My friend Bruce has flown in from Vancouver, so we met to tour the exquisite Frick Museum together - we are both in love with Vermeer, and also the entire Frick Museum - and today we walked all over Chelsea, talking, eating, admiring.  I saw the quintessential New York scene: a couple with a baby in an expensive stroller and a very small boy by the hand, both bending anxiously down to him as he stood bewildered.  "So what do you want to eat?" they were asking.  "Italian?  Do you want Italian?"  Yesterday on Madison Avenue I saw another small boy, maybe five years old, dressed like a Ralph Lauren model in preppie perfection with loafers and a little jacket, holding his African-American nanny with one hand and talking on his cell phone with the other.  That, combined with my little tour through Sak's Fifth Avenue today, where the main floor has been taken over by handbag madness - the cheapest about twelve hundred dollars - and I'm beginning to see the end of civilisation here, the Decline and Fall. Lola saw a Sak's ad for a pair of Hermes boots - $24,000.  It's beyond absurd. 

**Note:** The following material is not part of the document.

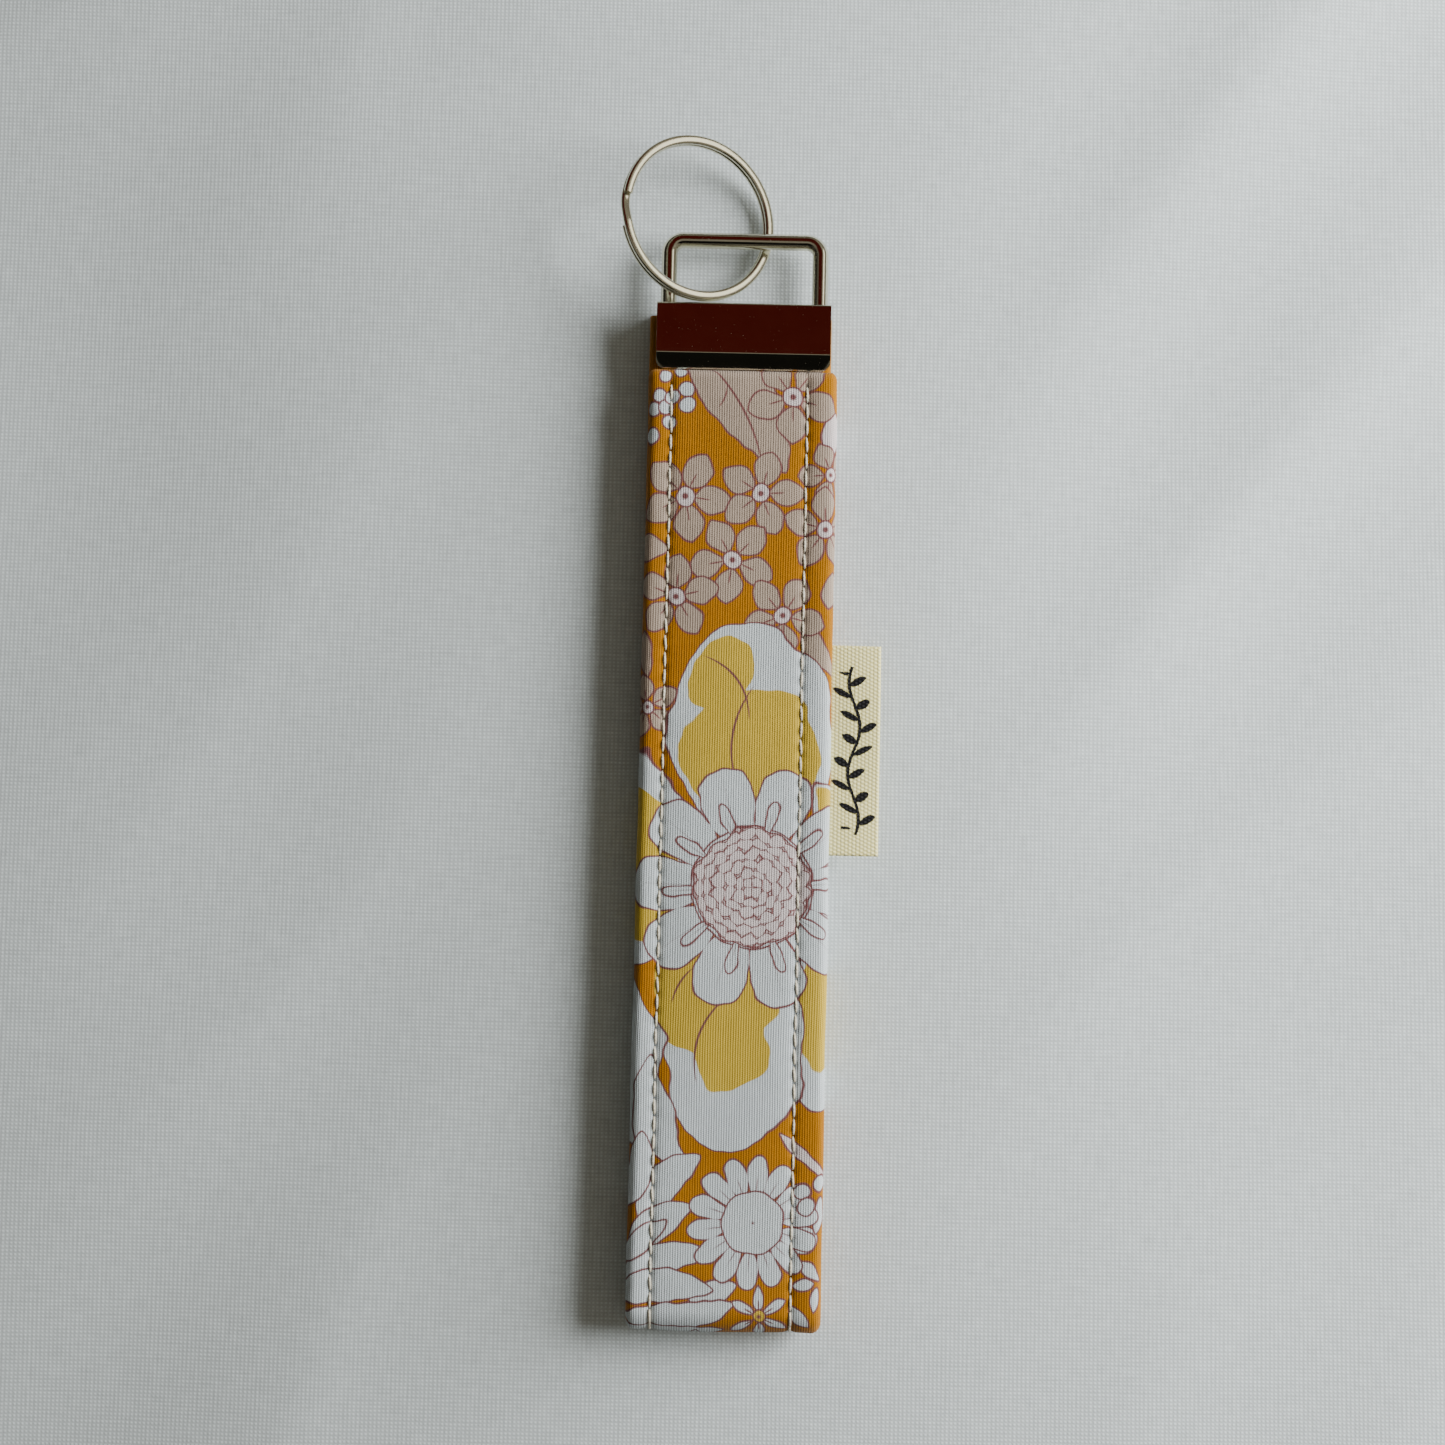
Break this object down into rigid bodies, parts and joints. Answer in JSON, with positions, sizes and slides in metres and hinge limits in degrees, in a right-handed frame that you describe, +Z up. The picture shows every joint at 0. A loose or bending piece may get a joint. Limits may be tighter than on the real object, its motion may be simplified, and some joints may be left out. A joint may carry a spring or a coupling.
{
  "type": "wristlet keychain",
  "caption": "Printed cotton wrist strap folded into a loop, its ends crimped in a metal clamp that carries a wire frame and a split key ring.",
  "frame": {"origin": "middle of the clamp's lower jaw, on the flat face that the fob lies on", "axes": "+X across the strap towards the side label, +Y along the strap from the fold towards the split ring, +Z up from the surface the fob lies on"},
  "size_m": [0.04, 0.1764, 0.0122],
  "materials": {
    "clamp_nickel": "bright nickel plate",
    "frame_nickel": "bright nickel plate",
    "ring_nickel": "bright nickel plate",
    "printed_cotton": "plain weave with a floral print",
    "fleece": "needled fleece",
    "thread": "matt spun polyester",
    "label_tape": "ribbed woven tape"
  },
  "bodies": {
    "hardware_and_near_arm": {"clamp": "clamp_nickel", "wire_frame": "frame_nickel", "cover_lower_near": "printed_cotton", "core_lower_near": "fleece", "thread_left_lower_near": "thread", "thread_right_lower_near": "thread", "cover_upper_end": "printed_cotton", "core_upper_end": "fleece"},
    "lower_far_arm": {"cover_lower_far": "printed_cotton", "core_lower_far": "fleece", "thread_left_lower_far": "thread", "thread_right_lower_far": "thread"},
    "fold_and_upper_far_arm": {"cover_upper_far": "printed_cotton", "core_upper_far": "fleece", "thread_left_upper_far": "thread", "thread_right_upper_far": "thread"},
    "upper_near_arm": {"cover_upper_near": "printed_cotton", "core_upper_near": "fleece", "thread_left_upper_near": "thread", "thread_right_upper_near": "thread", "label_sewn_in": "label_tape"},
    "label": {"label_flap": "label_tape"},
    "ring": {"split_ring": "ring_nickel"},
    "ring_end": {"ring_free_end": "ring_nickel"}
  },
  "joints": [
    {"name": "ring_flop", "type": "hinge", "parent": "hardware_and_near_arm", "child": "ring", "pos_m": [0.00309, 0.0154, 0.00112], "axis": [0, 1, 0], "range_deg": [0, 115]},
    {"name": "ring_spread", "type": "hinge", "parent": "ring", "child": "ring_end", "pos_m": [-0.00564, 0.02959, 0.0058], "axis": [0.1251, 0.9903, -0.061], "range_deg": [0, 8], "stiffness_Nm_per_rad": 0.02},
    {"name": "loop_open", "type": "hinge", "parent": "hardware_and_near_arm", "child": "lower_far_arm", "pos_m": [0, -0.05775, 0.0014], "axis": [-1, 0, 0], "range_deg": [0, 45]},
    {"name": "fold_open", "type": "hinge", "parent": "lower_far_arm", "child": "fold_and_upper_far_arm", "pos_m": [0, -0.14175, 0.0014], "axis": [-1, 0, 0], "range_deg": [-45, 0]},
    {"name": "upper_bend", "type": "hinge", "parent": "fold_and_upper_far_arm", "child": "upper_near_arm", "pos_m": [0, -0.0905, 0.0056], "axis": [-1, 0, 0], "range_deg": [0, 45]},
    {"name": "label_flex", "type": "hinge", "parent": "upper_near_arm", "child": "label", "pos_m": [0.0141, -0.0615, 0.0056], "axis": [0, -1, 0], "range_deg": [-45, 45], "stiffness_Nm_per_rad": 0.0002}
  ],
  "couplings": [
    {"joint": "fold_open", "follows": "loop_open", "ratio": -1},
    {"joint": "upper_bend", "follows": "loop_open", "ratio": 1}
  ]
}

And yet ... last night we saw "August: Osage County," a family drama that came in from Chicago with the Steppenwolf Company, and a first class bunch of actors they are too.  It's like "Long Day's Journey" with a laugh track, it's more than three hours long, and it's exhilirating.  The Calder String Quartet that we saw Friday, four young American lads, superb.  The energy of this city, vitality, the surprising friendliness and courtesy alongside the mad honking, impatience, homelessness, and nauseating consumption - it's a rich rich stew, and I'm feasting.  

Tonight's plan, perhaps the greatest luxury of all in New York - doing nothing with nobody, in silence.

Wednesday, April 2, 2008

the streets of Philadelphia

It's hard to walk around Philadelphia without hearing Bruce Springsteen in your head.  But I don't think Bruce was singing about the quaint, beautiful streets in the historic district, like "Elfreth's Alley," built in the early 1700's, and others like it - rows of tiny perfect houses with very small doors.  

I stopped here to sightsee and visit my friend and former writing student Jess, a young writer and sculptor studying at art school.  She told me that where she lives, in the north of the city, it's very different from here, downtown.  "The poverty and hopelessness are overwhelming," she said.  The high school dropout rate for Latino students is more than 70%. The primaries are happening here right now, and many windows display posters of Obama with one word, "Hope," underneath.  I haven't seen a single one for Hilary.

There's a stunning Frida Kahlo exhibit at the Philadelphia Museum of Art.  Frida is particularly interesting to non-fiction writers because she is the painter equivalent of a memoirist; as some write, she painted her life in spectacular, graphic and, sometimes, excruciatingly honest detail. My heart went out to her in admiration and respect.  

And then, I came back to my room and plucked my eyebrows.